Exercise directions
Go through the entries below and write each one out exactly.

━━━ Data for this exercise ━━━

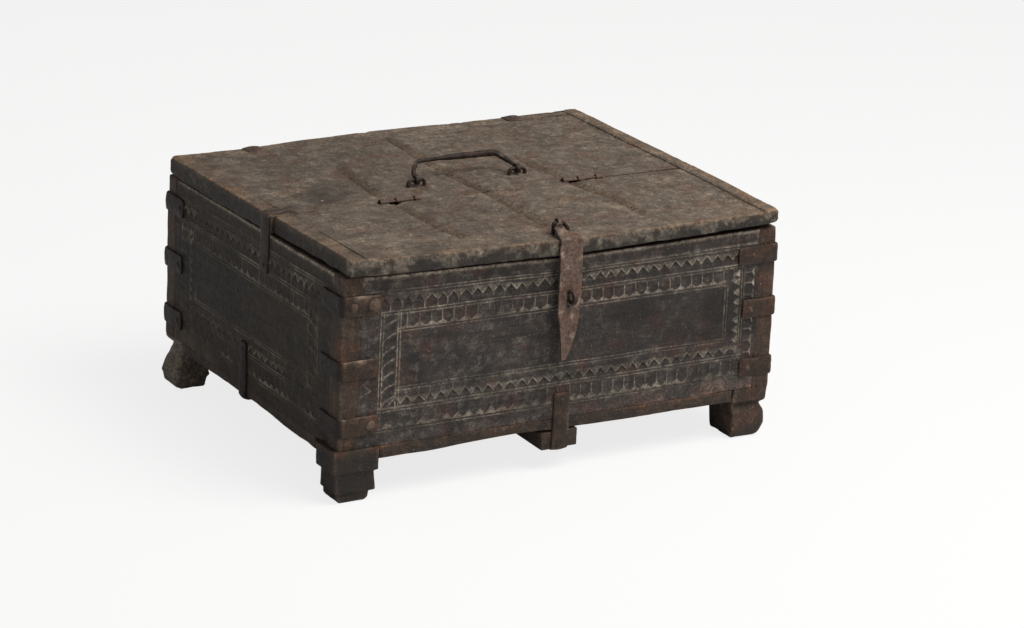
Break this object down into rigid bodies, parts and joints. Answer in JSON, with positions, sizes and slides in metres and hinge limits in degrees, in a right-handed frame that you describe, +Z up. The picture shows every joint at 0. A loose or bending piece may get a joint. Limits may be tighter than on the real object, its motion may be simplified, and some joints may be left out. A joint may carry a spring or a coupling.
{
  "type": "chest",
  "caption": "Small carved wooden damchiya chest on feet, with iron straps, a front flap in its top, a hasp and a bail handle.",
  "frame": {"origin": "on the floor, under the middle of the whole chest's bounding box", "axes": "+X to the right along the front, +Y from the front to the back, +Z up"},
  "size_m": [0.487, 0.4138, 0.2632],
  "materials": {
    "carved_wood": "aged, dusty, carved",
    "top_wood": "aged, dusty, worn",
    "post_wood": "aged, worn",
    "base_wood": "aged, rough",
    "iron": "forged, rusted"
  },
  "bodies": {
    "case": {"back_board": "carved_wood", "back_strap_left": "iron", "back_strap_right": "iron", "bottom_board": "base_wood", "bottom_strap_back": "iron", "bottom_strap_front": "iron", "bottom_strap_left": "iron", "bottom_strap_right": "iron", "centre_runner": "base_wood", "corner_strap_back_left_high": "iron", "corner_strap_back_left_low": "iron", "corner_strap_back_left_mid": "iron", "corner_strap_back_right_high": "iron", "corner_strap_back_right_low": "iron", "corner_strap_back_right_mid": "iron", "corner_strap_front_left_high": "iron", "corner_strap_front_left_low": "iron", "corner_strap_front_left_mid": "iron", "corner_strap_front_right_high": "iron", "corner_strap_front_right_low": "iron", "corner_strap_front_right_mid": "iron", "corner_strap_nails": "iron", "cross_rail": "base_wood", "edge_strap_left": "iron", "front_board": "carved_wood", "handle_staple_left": "iron", "handle_staple_right": "iron", "hinge_fixed_eyes_left": "iron", "hinge_fixed_eyes_right": "iron", "hinge_pin_left": "iron", "hinge_pin_right": "iron", "left_board": "carved_wood", "lock_staple": "iron", "middle_strap_nails": "iron", "post_back_left": "post_wood", "post_back_right": "post_wood", "post_front_left": "post_wood", "post_front_right": "post_wood", "rear_back_strip": "top_wood", "rear_left_cleat": "top_wood", "rear_right_cleat": "top_wood", "rear_top": "top_wood", "right_board": "carved_wood"},
    "flap": {"flap_board": "top_wood", "flap_left_cleat": "top_wood", "flap_right_cleat": "top_wood", "hasp_staple": "iron", "hinge_flap_eye_left": "iron", "hinge_flap_eye_right": "iron"},
    "handle": {"bail_handle": "iron"},
    "hasp": {"hasp": "iron"}
  },
  "joints": [
    {"name": "flap_hinge", "type": "hinge", "parent": "case", "child": "flap", "pos_m": [0, -0.0317, 0.242], "axis": [-1, 0, 0], "range_deg": [0, 120]},
    {"name": "hasp_swing", "type": "hinge", "parent": "flap", "child": "hasp", "pos_m": [-0.0015, -0.1727, 0.248], "axis": [-1, 0, 0], "range_deg": [0, 180]},
    {"name": "handle_swing", "type": "hinge", "parent": "case", "child": "handle", "pos_m": [-0.004, 0.0083, 0.248], "axis": [1, 0, 0], "range_deg": [-31, 157]}
  ],
  "couplings": [
    {"joint": "hasp_swing", "follows": "flap_hinge", "ratio": 1.5}
  ]
}
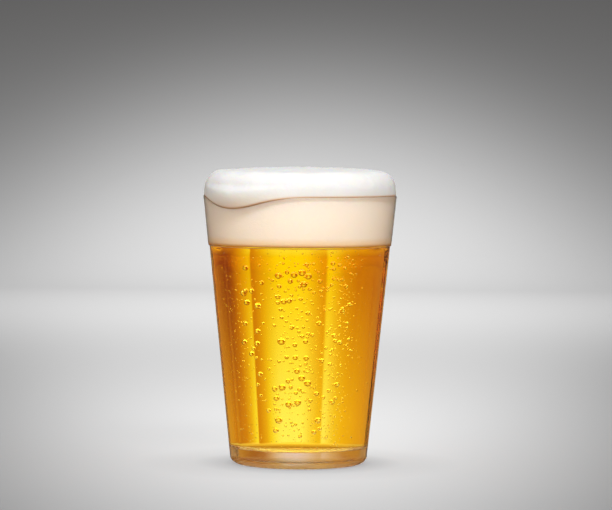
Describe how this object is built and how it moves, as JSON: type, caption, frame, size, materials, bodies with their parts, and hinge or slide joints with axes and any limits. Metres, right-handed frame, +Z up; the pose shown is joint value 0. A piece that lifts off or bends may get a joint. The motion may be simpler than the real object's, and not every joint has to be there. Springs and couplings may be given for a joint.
{
  "type": "pint of beer",
  "caption": "Panelled glass tumbler filled with golden lager, with a domed head of white foam that hangs over the rim at one side.",
  "frame": {"origin": "middle of the foot, on the table", "axes": "+Z up along the glass's axis; the front, -Y, has the overhanging foam 44 degrees towards -X"},
  "size_m": [0.0888, 0.0888, 0.1365],
  "materials": {
    "glass": "clear pressed soda-lime glass",
    "beer": "clear golden lager with bubbles",
    "foam": "fine white beer foam"
  },
  "bodies": {
    "root": {"glass": "glass", "beer": "beer", "foam": "foam"}
  },
  "joints": []
}
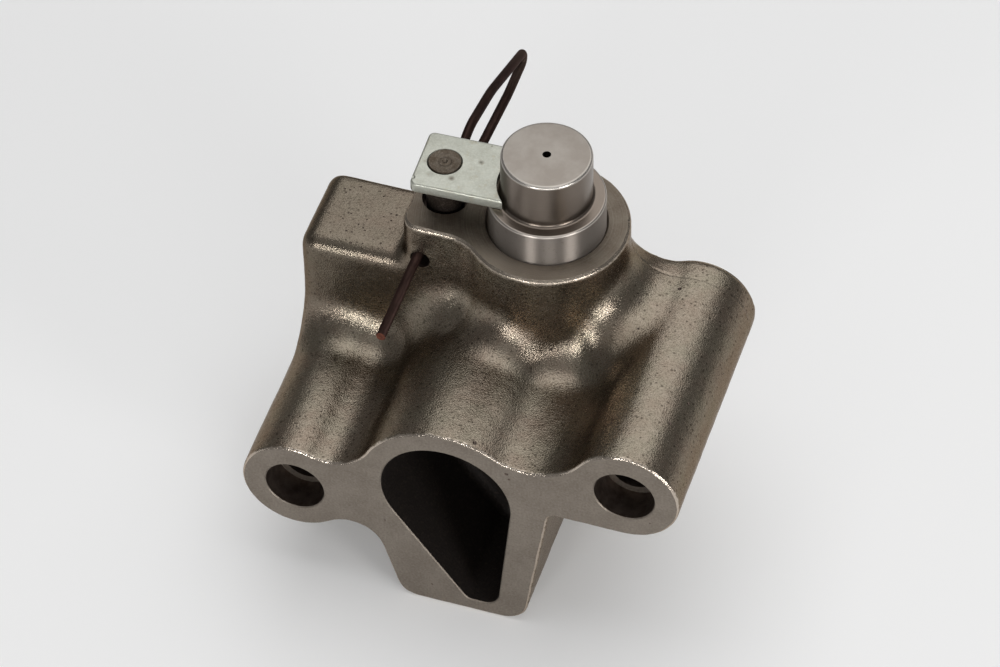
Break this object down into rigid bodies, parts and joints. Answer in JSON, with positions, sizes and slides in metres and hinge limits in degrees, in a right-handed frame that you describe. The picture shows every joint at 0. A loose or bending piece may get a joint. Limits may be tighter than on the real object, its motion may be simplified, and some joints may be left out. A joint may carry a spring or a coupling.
{
  "type": "timing chain tensioner",
  "caption": "Hydraulic timing chain tensioner with a cast housing, a spring-loaded plunger and a shipping lock of plate, pin and wire.",
  "frame": {"origin": "centre of the left dowel bore's mouth on the mounting face", "axes": "+X from the left bolt boss towards the right one, +Y away from the mounting face towards the bolt heads, +Z along the plunger's way out"},
  "size_m": [0.0649, 0.0743, 0.0633],
  "materials": {
    "cast_iron": "shot-blasted casting with machined faces",
    "ground_steel": "satin ground",
    "polished_steel": "polished ball",
    "spring_steel": "oiled spring wire",
    "zinc_plate": "dull zinc plating",
    "turned_steel": "turned, unplated",
    "dark_wire": "black annealed wire"
  },
  "bodies": {
    "body": {"housing": "cast_iron", "valve_seat": "ground_steel", "ball_cage": "zinc_plate", "ball_spring": "spring_steel", "retainer_plate": "zinc_plate", "retainer_pin": "turned_steel", "plunger_spring": "spring_steel"},
    "plunger": {"plunger": "ground_steel", "vent_disc": "ground_steel"},
    "ball": {"check_ball": "polished_steel"},
    "wire": {"lock_wire": "dark_wire"}
  },
  "joints": [
    {"name": "plunger_slide", "type": "slide", "parent": "body", "child": "plunger", "axis": [0, 0, 1], "range_m": [-0.004, 0], "stiffness_N_per_m": 1500, "springref_m": 0.02, "deforming": ["plunger_spring"]},
    {"name": "ball_lift", "type": "slide", "parent": "body", "child": "ball", "axis": [0, 0, 1], "range_m": [0, 0.0009], "stiffness_N_per_m": 40, "springref_m": -0.0002, "deforming": ["ball_spring"]},
    {"name": "lock_wire_pull", "type": "slide", "parent": "body", "child": "wire", "axis": [0, 1, 0], "range_m": [0, 0.031]}
  ]
}
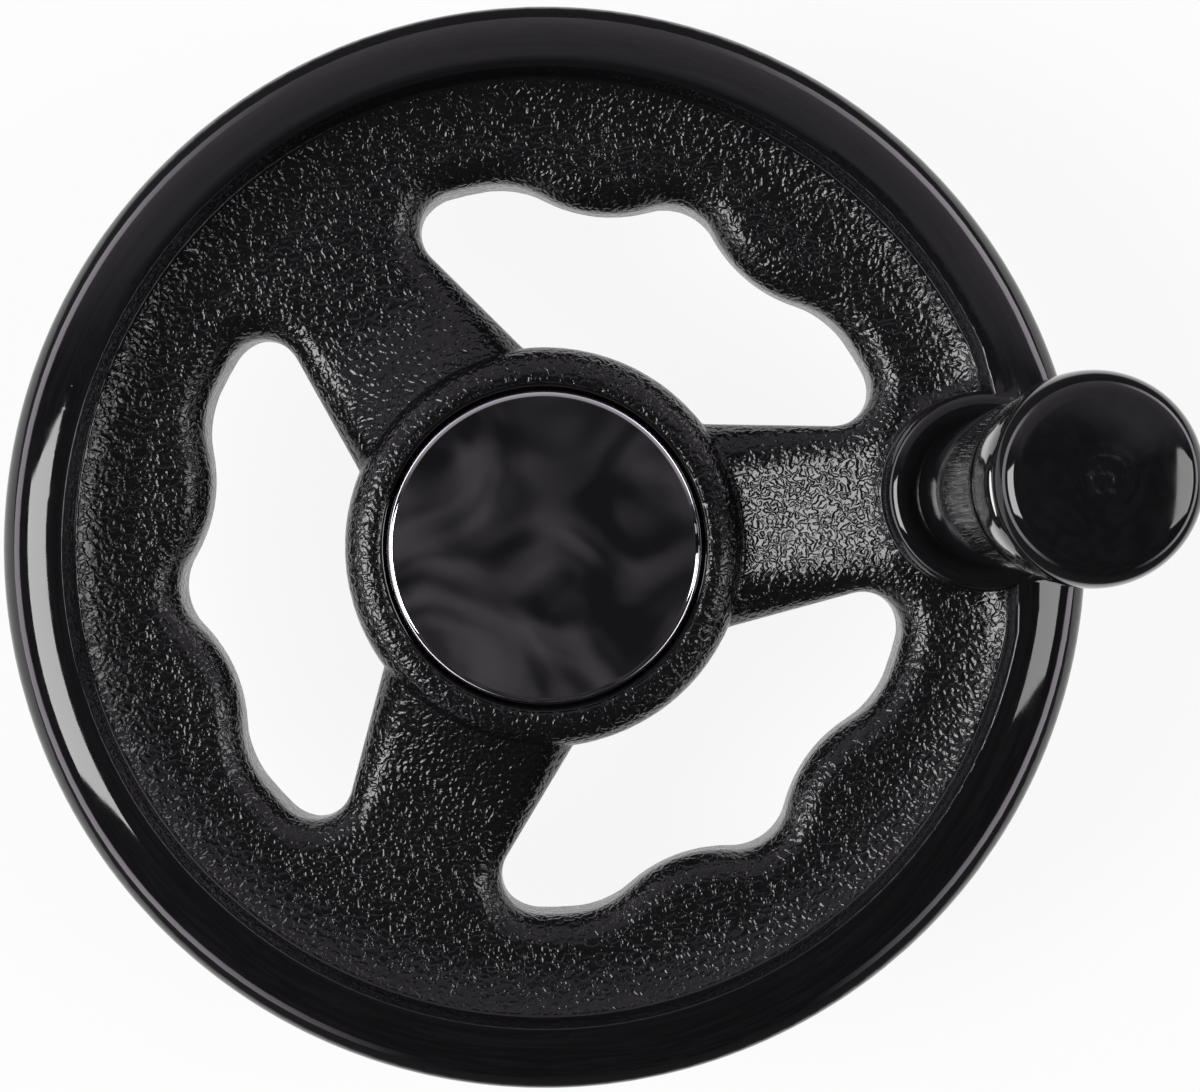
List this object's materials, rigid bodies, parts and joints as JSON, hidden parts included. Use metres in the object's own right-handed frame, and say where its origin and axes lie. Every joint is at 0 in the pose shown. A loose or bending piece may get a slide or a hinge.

━━━

Answer below
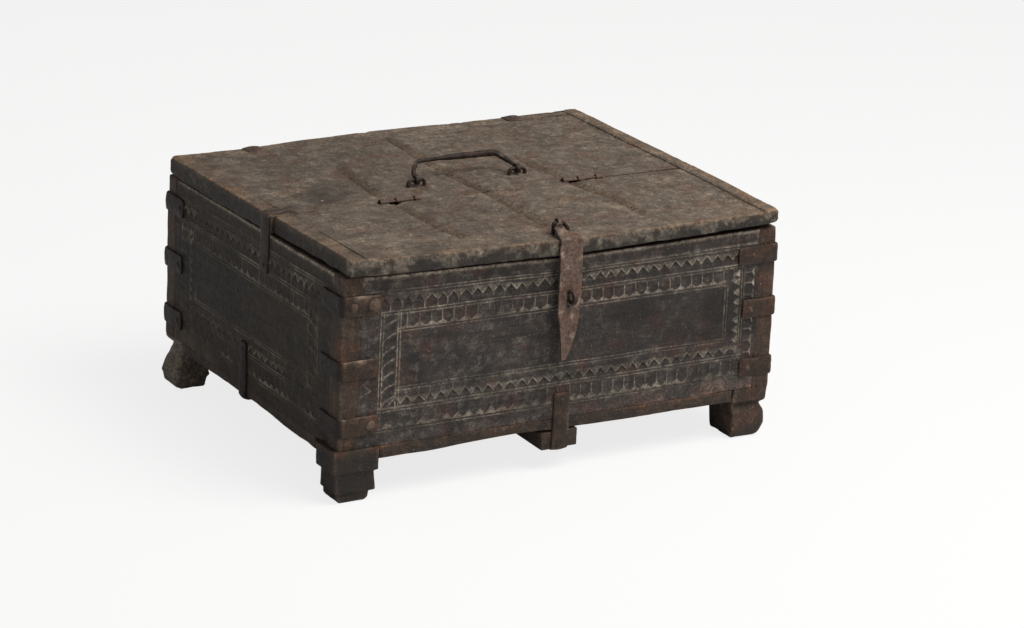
Break this object down into rigid bodies, parts and joints. Answer in JSON, with positions, sizes and slides in metres and hinge limits in degrees, in a right-handed frame that you describe, +Z up. The picture shows every joint at 0. A loose or bending piece may get a joint. Limits may be tighter than on the real object, its motion may be simplified, and some joints may be left out. A joint may carry a spring or a coupling.
{
  "type": "chest",
  "caption": "Small carved wooden damchiya chest on feet, with iron straps, a front flap in its top, a hasp and a bail handle.",
  "frame": {"origin": "on the floor, under the middle of the whole chest's bounding box", "axes": "+X to the right along the front, +Y from the front to the back, +Z up"},
  "size_m": [0.487, 0.4138, 0.2632],
  "materials": {
    "carved_wood": "aged, dusty, carved",
    "top_wood": "aged, dusty, worn",
    "post_wood": "aged, worn",
    "base_wood": "aged, rough",
    "iron": "forged, rusted"
  },
  "bodies": {
    "case": {"back_board": "carved_wood", "back_strap_left": "iron", "back_strap_right": "iron", "bottom_board": "base_wood", "bottom_strap_back": "iron", "bottom_strap_front": "iron", "bottom_strap_left": "iron", "bottom_strap_right": "iron", "centre_runner": "base_wood", "corner_strap_back_left_high": "iron", "corner_strap_back_left_low": "iron", "corner_strap_back_left_mid": "iron", "corner_strap_back_right_high": "iron", "corner_strap_back_right_low": "iron", "corner_strap_back_right_mid": "iron", "corner_strap_front_left_high": "iron", "corner_strap_front_left_low": "iron", "corner_strap_front_left_mid": "iron", "corner_strap_front_right_high": "iron", "corner_strap_front_right_low": "iron", "corner_strap_front_right_mid": "iron", "corner_strap_nails": "iron", "cross_rail": "base_wood", "edge_strap_left": "iron", "front_board": "carved_wood", "handle_staple_left": "iron", "handle_staple_right": "iron", "hinge_fixed_eyes_left": "iron", "hinge_fixed_eyes_right": "iron", "hinge_pin_left": "iron", "hinge_pin_right": "iron", "left_board": "carved_wood", "lock_staple": "iron", "middle_strap_nails": "iron", "post_back_left": "post_wood", "post_back_right": "post_wood", "post_front_left": "post_wood", "post_front_right": "post_wood", "rear_back_strip": "top_wood", "rear_left_cleat": "top_wood", "rear_right_cleat": "top_wood", "rear_top": "top_wood", "right_board": "carved_wood"},
    "flap": {"flap_board": "top_wood", "flap_left_cleat": "top_wood", "flap_right_cleat": "top_wood", "hasp_staple": "iron", "hinge_flap_eye_left": "iron", "hinge_flap_eye_right": "iron"},
    "handle": {"bail_handle": "iron"},
    "hasp": {"hasp": "iron"}
  },
  "joints": [
    {"name": "flap_hinge", "type": "hinge", "parent": "case", "child": "flap", "pos_m": [0, -0.0317, 0.242], "axis": [-1, 0, 0], "range_deg": [0, 120]},
    {"name": "hasp_swing", "type": "hinge", "parent": "flap", "child": "hasp", "pos_m": [-0.0015, -0.1727, 0.248], "axis": [-1, 0, 0], "range_deg": [0, 180]},
    {"name": "handle_swing", "type": "hinge", "parent": "case", "child": "handle", "pos_m": [-0.004, 0.0083, 0.248], "axis": [1, 0, 0], "range_deg": [-31, 157]}
  ],
  "couplings": [
    {"joint": "hasp_swing", "follows": "flap_hinge", "ratio": 1.5}
  ]
}
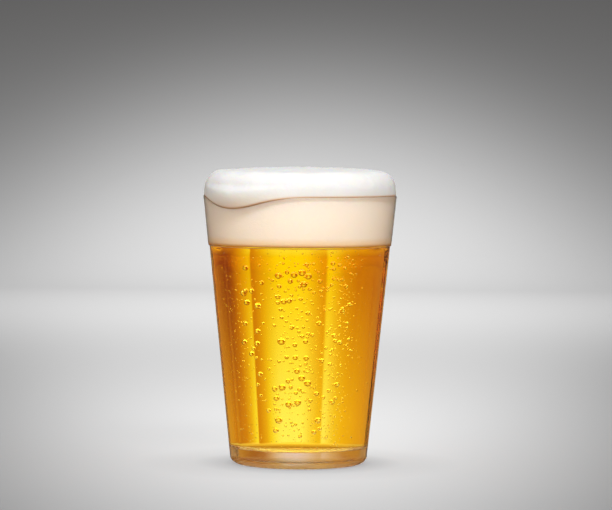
Describe how this object is built and how it moves, as JSON: type, caption, frame, size, materials, bodies with their parts, and hinge or slide joints with axes and any limits. Metres, right-handed frame, +Z up; the pose shown is joint value 0. A piece that lifts off or bends may get a joint. The motion may be simpler than the real object's, and not every joint has to be there. Springs and couplings may be given for a joint.
{
  "type": "pint of beer",
  "caption": "Panelled glass tumbler filled with golden lager, with a domed head of white foam that hangs over the rim at one side.",
  "frame": {"origin": "middle of the foot, on the table", "axes": "+Z up along the glass's axis; the front, -Y, has the overhanging foam 44 degrees towards -X"},
  "size_m": [0.0888, 0.0888, 0.1365],
  "materials": {
    "glass": "clear pressed soda-lime glass",
    "beer": "clear golden lager with bubbles",
    "foam": "fine white beer foam"
  },
  "bodies": {
    "root": {"glass": "glass", "beer": "beer", "foam": "foam"}
  },
  "joints": []
}
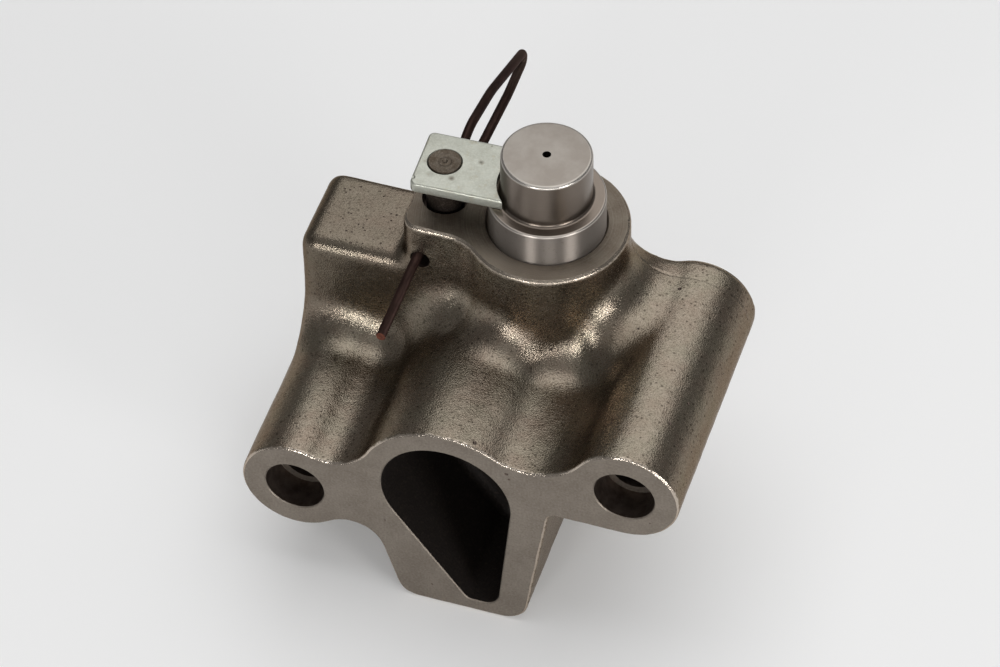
Break this object down into rigid bodies, parts and joints. Answer in JSON, with positions, sizes and slides in metres and hinge limits in degrees, in a right-handed frame that you describe. The picture shows every joint at 0. A loose or bending piece may get a joint. Limits may be tighter than on the real object, its motion may be simplified, and some joints may be left out. A joint may carry a spring or a coupling.
{
  "type": "timing chain tensioner",
  "caption": "Hydraulic timing chain tensioner with a cast housing, a spring-loaded plunger and a shipping lock of plate, pin and wire.",
  "frame": {"origin": "centre of the left dowel bore's mouth on the mounting face", "axes": "+X from the left bolt boss towards the right one, +Y away from the mounting face towards the bolt heads, +Z along the plunger's way out"},
  "size_m": [0.0649, 0.0743, 0.0633],
  "materials": {
    "cast_iron": "shot-blasted casting with machined faces",
    "ground_steel": "satin ground",
    "polished_steel": "polished ball",
    "spring_steel": "oiled spring wire",
    "zinc_plate": "dull zinc plating",
    "turned_steel": "turned, unplated",
    "dark_wire": "black annealed wire"
  },
  "bodies": {
    "body": {"housing": "cast_iron", "valve_seat": "ground_steel", "ball_cage": "zinc_plate", "ball_spring": "spring_steel", "retainer_plate": "zinc_plate", "retainer_pin": "turned_steel", "plunger_spring": "spring_steel"},
    "plunger": {"plunger": "ground_steel", "vent_disc": "ground_steel"},
    "ball": {"check_ball": "polished_steel"},
    "wire": {"lock_wire": "dark_wire"}
  },
  "joints": [
    {"name": "plunger_slide", "type": "slide", "parent": "body", "child": "plunger", "axis": [0, 0, 1], "range_m": [-0.004, 0], "stiffness_N_per_m": 1500, "springref_m": 0.02, "deforming": ["plunger_spring"]},
    {"name": "ball_lift", "type": "slide", "parent": "body", "child": "ball", "axis": [0, 0, 1], "range_m": [0, 0.0009], "stiffness_N_per_m": 40, "springref_m": -0.0002, "deforming": ["ball_spring"]},
    {"name": "lock_wire_pull", "type": "slide", "parent": "body", "child": "wire", "axis": [0, 1, 0], "range_m": [0, 0.031]}
  ]
}
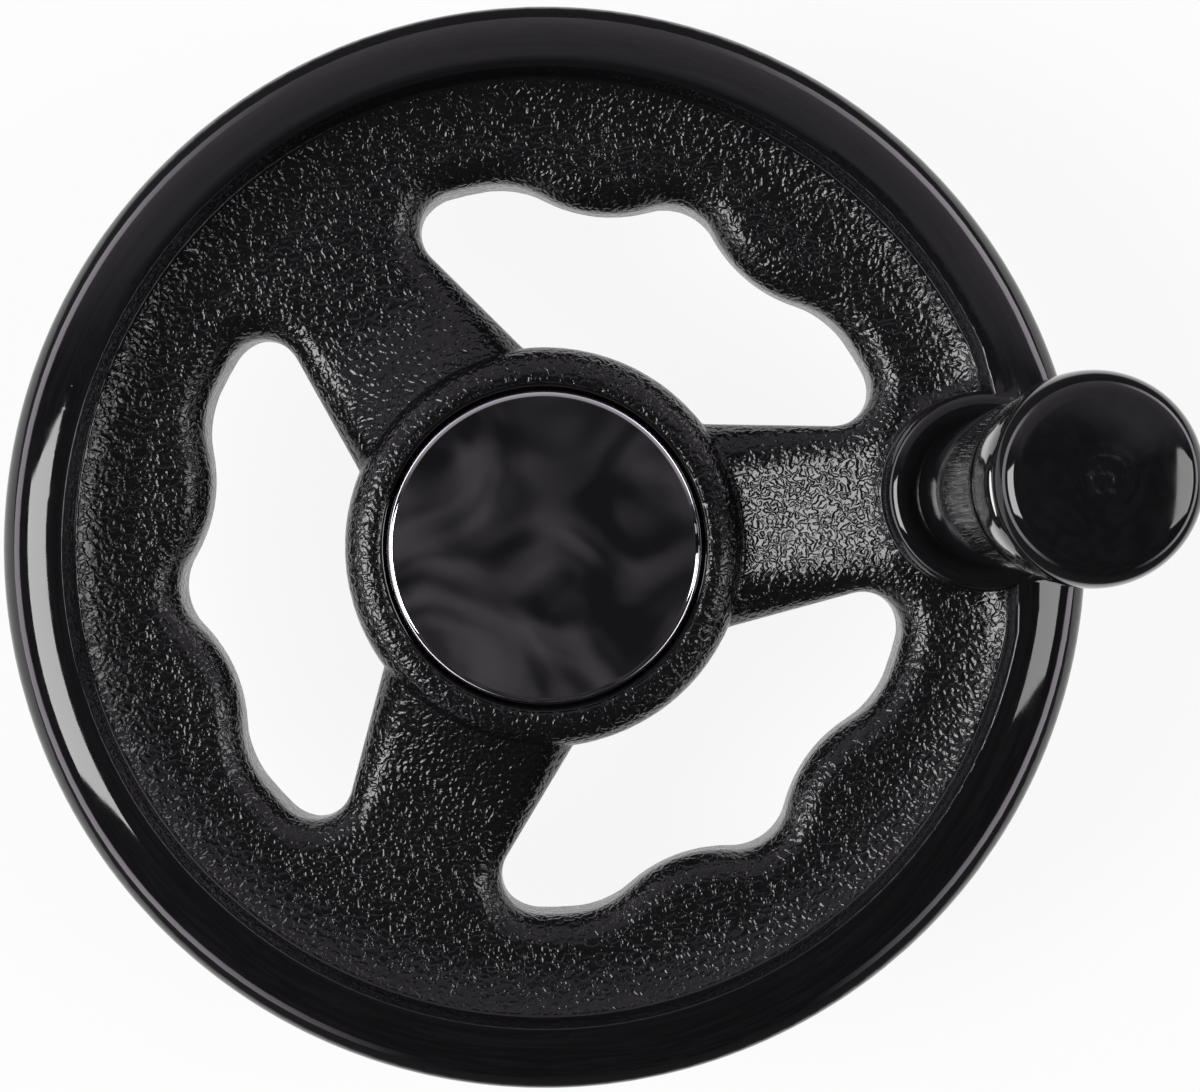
List this object's materials, rigid bodies, parts and joints as JSON, hidden parts included. Use metres in the object's own right-handed frame, and say where its origin and axes lie. Every joint is at 0 in the pose shown. A loose or bending piece may get a slide or a hinge.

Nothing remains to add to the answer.